Will you quote all of the entries, word for word?

■ Dataset

■ ■ ■ ■

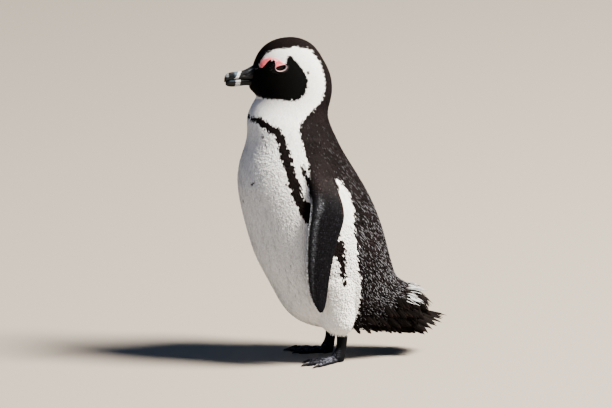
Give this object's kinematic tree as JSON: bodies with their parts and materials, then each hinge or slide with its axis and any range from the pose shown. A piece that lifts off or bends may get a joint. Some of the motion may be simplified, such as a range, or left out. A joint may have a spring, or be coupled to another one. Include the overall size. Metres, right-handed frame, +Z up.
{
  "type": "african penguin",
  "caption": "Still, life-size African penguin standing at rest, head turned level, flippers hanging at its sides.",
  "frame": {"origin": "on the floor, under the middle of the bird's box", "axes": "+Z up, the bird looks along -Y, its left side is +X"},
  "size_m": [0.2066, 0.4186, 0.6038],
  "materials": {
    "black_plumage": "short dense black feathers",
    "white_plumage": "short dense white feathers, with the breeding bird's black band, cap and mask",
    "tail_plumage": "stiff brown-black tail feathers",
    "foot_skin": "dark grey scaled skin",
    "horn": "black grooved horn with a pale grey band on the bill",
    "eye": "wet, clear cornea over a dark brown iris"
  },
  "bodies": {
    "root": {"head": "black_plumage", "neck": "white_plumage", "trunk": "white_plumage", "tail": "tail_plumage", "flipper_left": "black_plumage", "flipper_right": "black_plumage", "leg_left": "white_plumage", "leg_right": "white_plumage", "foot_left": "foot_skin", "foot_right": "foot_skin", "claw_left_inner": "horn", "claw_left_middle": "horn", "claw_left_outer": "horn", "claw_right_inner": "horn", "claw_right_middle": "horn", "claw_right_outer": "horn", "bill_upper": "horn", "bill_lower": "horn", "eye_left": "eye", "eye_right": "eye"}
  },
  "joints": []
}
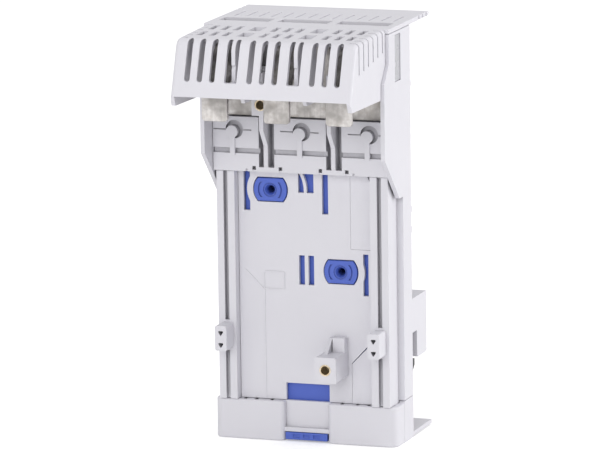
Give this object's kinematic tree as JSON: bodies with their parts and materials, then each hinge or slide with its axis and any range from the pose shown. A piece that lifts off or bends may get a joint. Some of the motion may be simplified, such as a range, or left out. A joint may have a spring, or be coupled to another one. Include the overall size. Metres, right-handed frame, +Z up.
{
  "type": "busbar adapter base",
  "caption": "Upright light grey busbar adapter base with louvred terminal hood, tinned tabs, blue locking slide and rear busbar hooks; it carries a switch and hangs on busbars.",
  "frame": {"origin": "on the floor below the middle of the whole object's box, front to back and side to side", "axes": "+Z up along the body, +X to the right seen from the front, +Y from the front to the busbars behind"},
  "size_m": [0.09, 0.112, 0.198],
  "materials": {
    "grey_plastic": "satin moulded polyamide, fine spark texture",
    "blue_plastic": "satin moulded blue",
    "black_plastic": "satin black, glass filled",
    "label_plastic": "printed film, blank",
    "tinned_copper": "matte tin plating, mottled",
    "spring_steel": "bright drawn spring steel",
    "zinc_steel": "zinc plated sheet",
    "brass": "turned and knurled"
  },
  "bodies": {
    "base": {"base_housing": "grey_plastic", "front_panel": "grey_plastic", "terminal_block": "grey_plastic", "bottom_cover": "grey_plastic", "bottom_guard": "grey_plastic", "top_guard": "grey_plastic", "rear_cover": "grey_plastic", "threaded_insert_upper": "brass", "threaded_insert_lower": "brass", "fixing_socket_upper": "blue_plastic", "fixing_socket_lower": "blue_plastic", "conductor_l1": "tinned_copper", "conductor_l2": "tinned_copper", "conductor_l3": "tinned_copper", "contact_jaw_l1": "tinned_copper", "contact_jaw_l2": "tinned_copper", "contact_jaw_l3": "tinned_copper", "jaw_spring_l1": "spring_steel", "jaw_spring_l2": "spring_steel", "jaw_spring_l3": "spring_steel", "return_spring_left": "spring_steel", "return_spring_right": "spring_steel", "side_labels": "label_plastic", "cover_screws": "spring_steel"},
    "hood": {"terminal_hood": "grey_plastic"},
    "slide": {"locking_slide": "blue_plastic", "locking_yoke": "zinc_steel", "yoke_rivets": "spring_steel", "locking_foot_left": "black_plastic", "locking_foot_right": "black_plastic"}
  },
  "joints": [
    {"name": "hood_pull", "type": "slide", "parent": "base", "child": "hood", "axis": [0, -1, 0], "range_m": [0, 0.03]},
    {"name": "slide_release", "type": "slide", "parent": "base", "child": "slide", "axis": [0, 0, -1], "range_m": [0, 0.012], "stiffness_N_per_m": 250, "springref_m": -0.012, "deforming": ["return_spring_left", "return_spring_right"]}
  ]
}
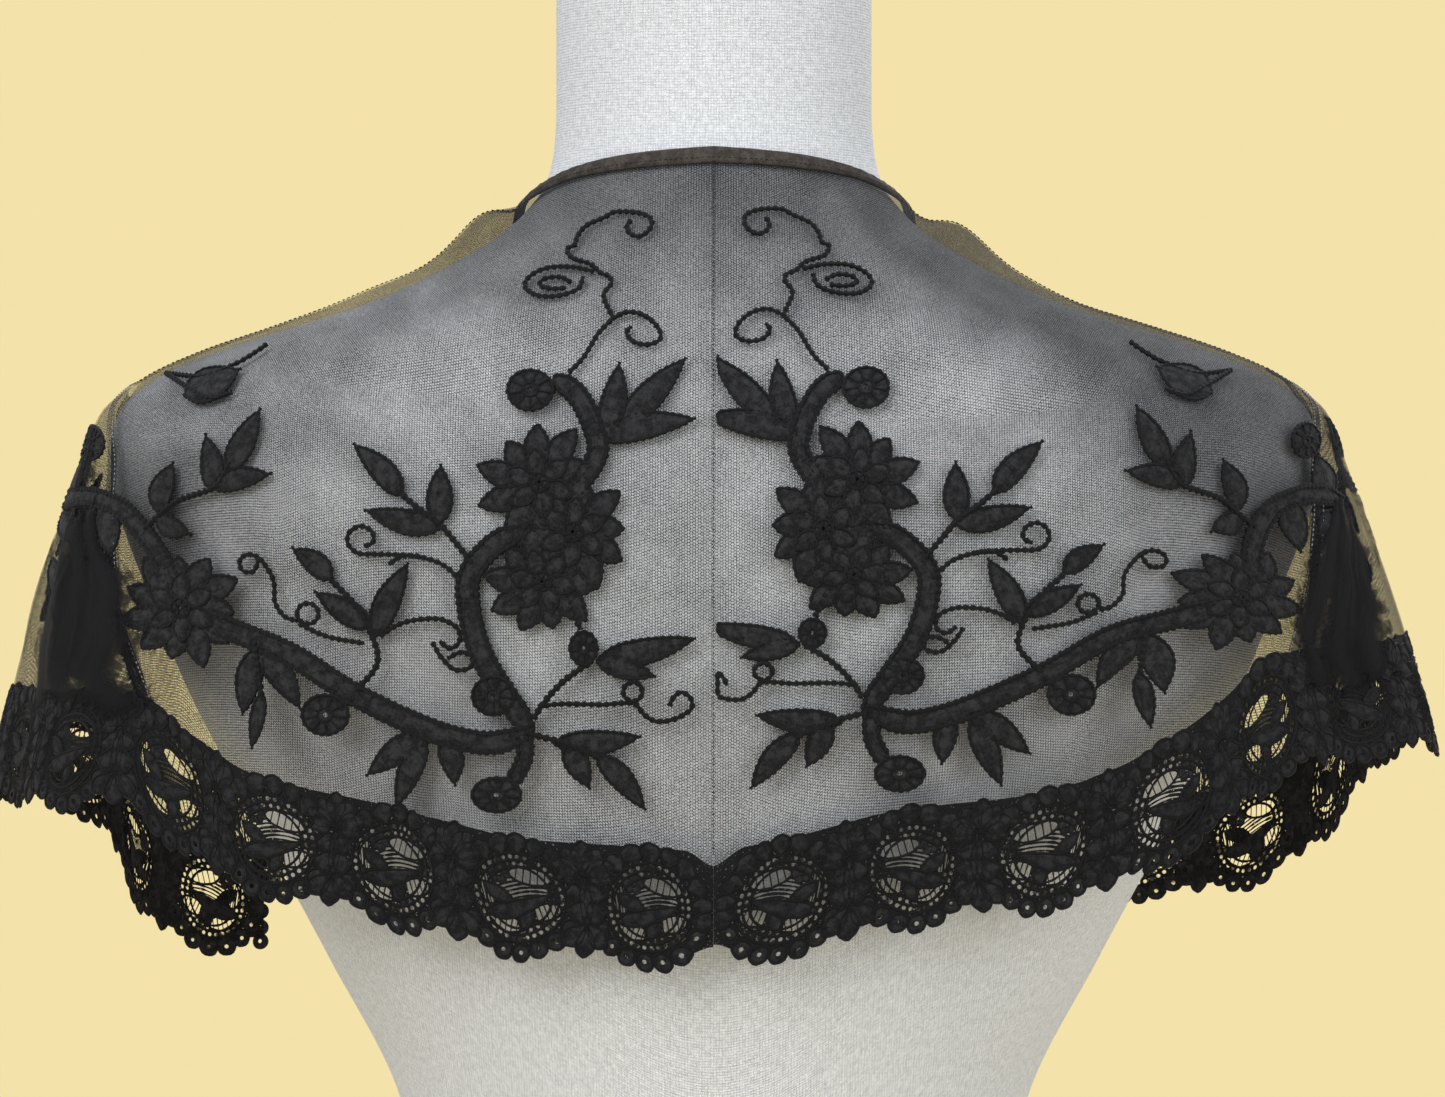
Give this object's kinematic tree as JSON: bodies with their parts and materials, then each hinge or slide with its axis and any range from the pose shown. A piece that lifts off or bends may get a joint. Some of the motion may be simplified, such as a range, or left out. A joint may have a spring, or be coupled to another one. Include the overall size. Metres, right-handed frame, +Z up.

■ ■ ■ ■

■ Finished task
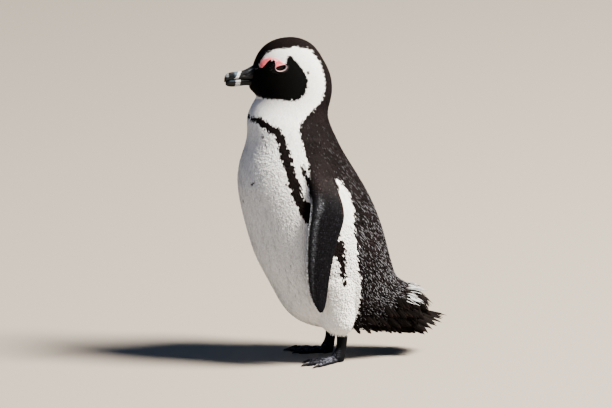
Give this object's kinematic tree as JSON: bodies with their parts and materials, then each hinge or slide with its axis and any range from the pose shown. A piece that lifts off or bends may get a joint. Some of the motion may be simplified, such as a range, or left out. A joint may have a spring, or be coupled to another one. Include the overall size. Metres, right-handed frame, +Z up.
{
  "type": "african penguin",
  "caption": "Still, life-size African penguin standing at rest, head turned level, flippers hanging at its sides.",
  "frame": {"origin": "on the floor, under the middle of the bird's box", "axes": "+Z up, the bird looks along -Y, its left side is +X"},
  "size_m": [0.2066, 0.4186, 0.6038],
  "materials": {
    "black_plumage": "short dense black feathers",
    "white_plumage": "short dense white feathers, with the breeding bird's black band, cap and mask",
    "tail_plumage": "stiff brown-black tail feathers",
    "foot_skin": "dark grey scaled skin",
    "horn": "black grooved horn with a pale grey band on the bill",
    "eye": "wet, clear cornea over a dark brown iris"
  },
  "bodies": {
    "root": {"head": "black_plumage", "neck": "white_plumage", "trunk": "white_plumage", "tail": "tail_plumage", "flipper_left": "black_plumage", "flipper_right": "black_plumage", "leg_left": "white_plumage", "leg_right": "white_plumage", "foot_left": "foot_skin", "foot_right": "foot_skin", "claw_left_inner": "horn", "claw_left_middle": "horn", "claw_left_outer": "horn", "claw_right_inner": "horn", "claw_right_middle": "horn", "claw_right_outer": "horn", "bill_upper": "horn", "bill_lower": "horn", "eye_left": "eye", "eye_right": "eye"}
  },
  "joints": []
}
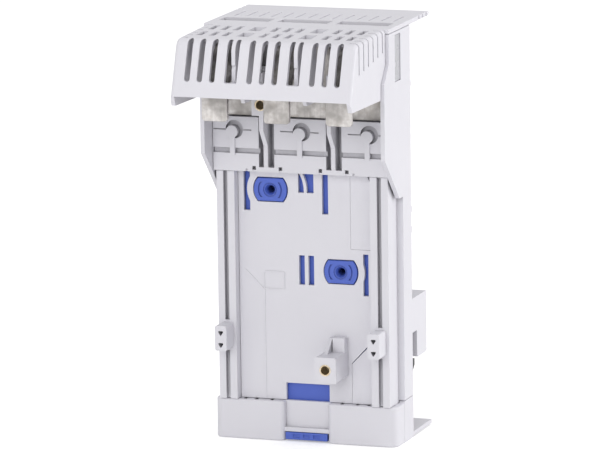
Give this object's kinematic tree as JSON: bodies with their parts and materials, then each hinge or slide with its axis and any range from the pose shown. A piece that lifts off or bends may get a joint. Some of the motion may be simplified, such as a range, or left out. A joint may have a spring, or be coupled to another one. Include the overall size. Metres, right-handed frame, +Z up.
{
  "type": "busbar adapter base",
  "caption": "Upright light grey busbar adapter base with louvred terminal hood, tinned tabs, blue locking slide and rear busbar hooks; it carries a switch and hangs on busbars.",
  "frame": {"origin": "on the floor below the middle of the whole object's box, front to back and side to side", "axes": "+Z up along the body, +X to the right seen from the front, +Y from the front to the busbars behind"},
  "size_m": [0.09, 0.112, 0.198],
  "materials": {
    "grey_plastic": "satin moulded polyamide, fine spark texture",
    "blue_plastic": "satin moulded blue",
    "black_plastic": "satin black, glass filled",
    "label_plastic": "printed film, blank",
    "tinned_copper": "matte tin plating, mottled",
    "spring_steel": "bright drawn spring steel",
    "zinc_steel": "zinc plated sheet",
    "brass": "turned and knurled"
  },
  "bodies": {
    "base": {"base_housing": "grey_plastic", "front_panel": "grey_plastic", "terminal_block": "grey_plastic", "bottom_cover": "grey_plastic", "bottom_guard": "grey_plastic", "top_guard": "grey_plastic", "rear_cover": "grey_plastic", "threaded_insert_upper": "brass", "threaded_insert_lower": "brass", "fixing_socket_upper": "blue_plastic", "fixing_socket_lower": "blue_plastic", "conductor_l1": "tinned_copper", "conductor_l2": "tinned_copper", "conductor_l3": "tinned_copper", "contact_jaw_l1": "tinned_copper", "contact_jaw_l2": "tinned_copper", "contact_jaw_l3": "tinned_copper", "jaw_spring_l1": "spring_steel", "jaw_spring_l2": "spring_steel", "jaw_spring_l3": "spring_steel", "return_spring_left": "spring_steel", "return_spring_right": "spring_steel", "side_labels": "label_plastic", "cover_screws": "spring_steel"},
    "hood": {"terminal_hood": "grey_plastic"},
    "slide": {"locking_slide": "blue_plastic", "locking_yoke": "zinc_steel", "yoke_rivets": "spring_steel", "locking_foot_left": "black_plastic", "locking_foot_right": "black_plastic"}
  },
  "joints": [
    {"name": "hood_pull", "type": "slide", "parent": "base", "child": "hood", "axis": [0, -1, 0], "range_m": [0, 0.03]},
    {"name": "slide_release", "type": "slide", "parent": "base", "child": "slide", "axis": [0, 0, -1], "range_m": [0, 0.012], "stiffness_N_per_m": 250, "springref_m": -0.012, "deforming": ["return_spring_left", "return_spring_right"]}
  ]
}
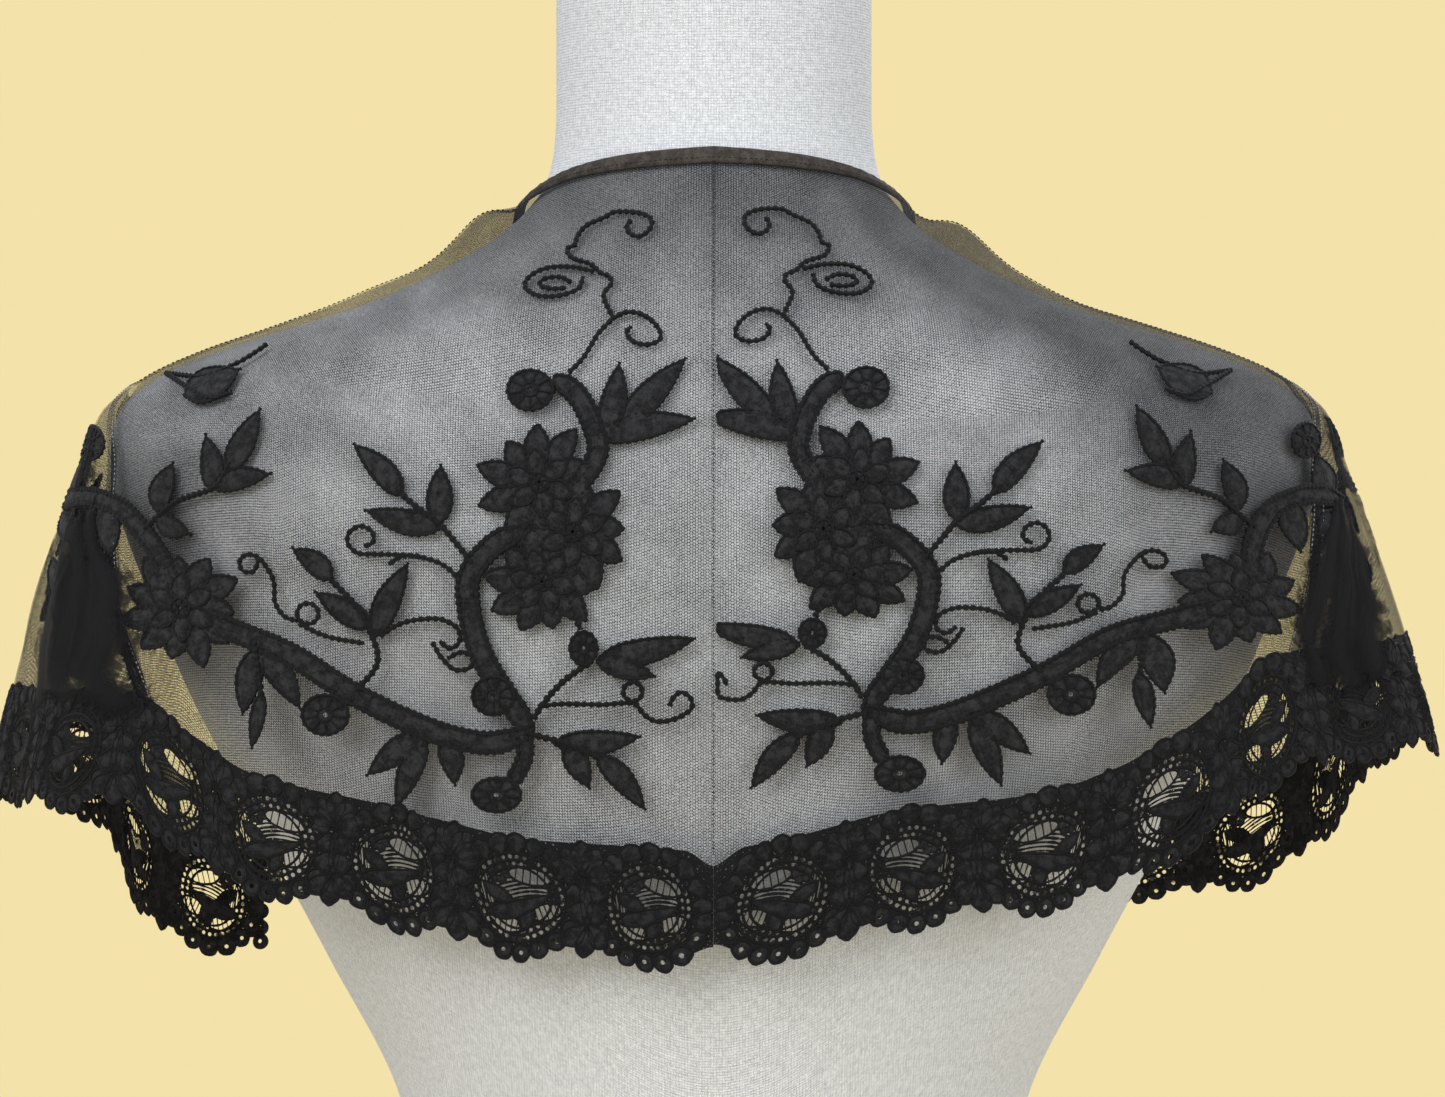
Give this object's kinematic tree as JSON: bodies with their parts and materials, then each hinge or slide with its axis and any range from the pose shown. A piece that lifts off or bends may get a joint. Some of the motion may be simplified, such as a range, or left out. A joint may have a spring, or be coupled to another one. Include the overall size. Metres, right-handed frame, +Z up.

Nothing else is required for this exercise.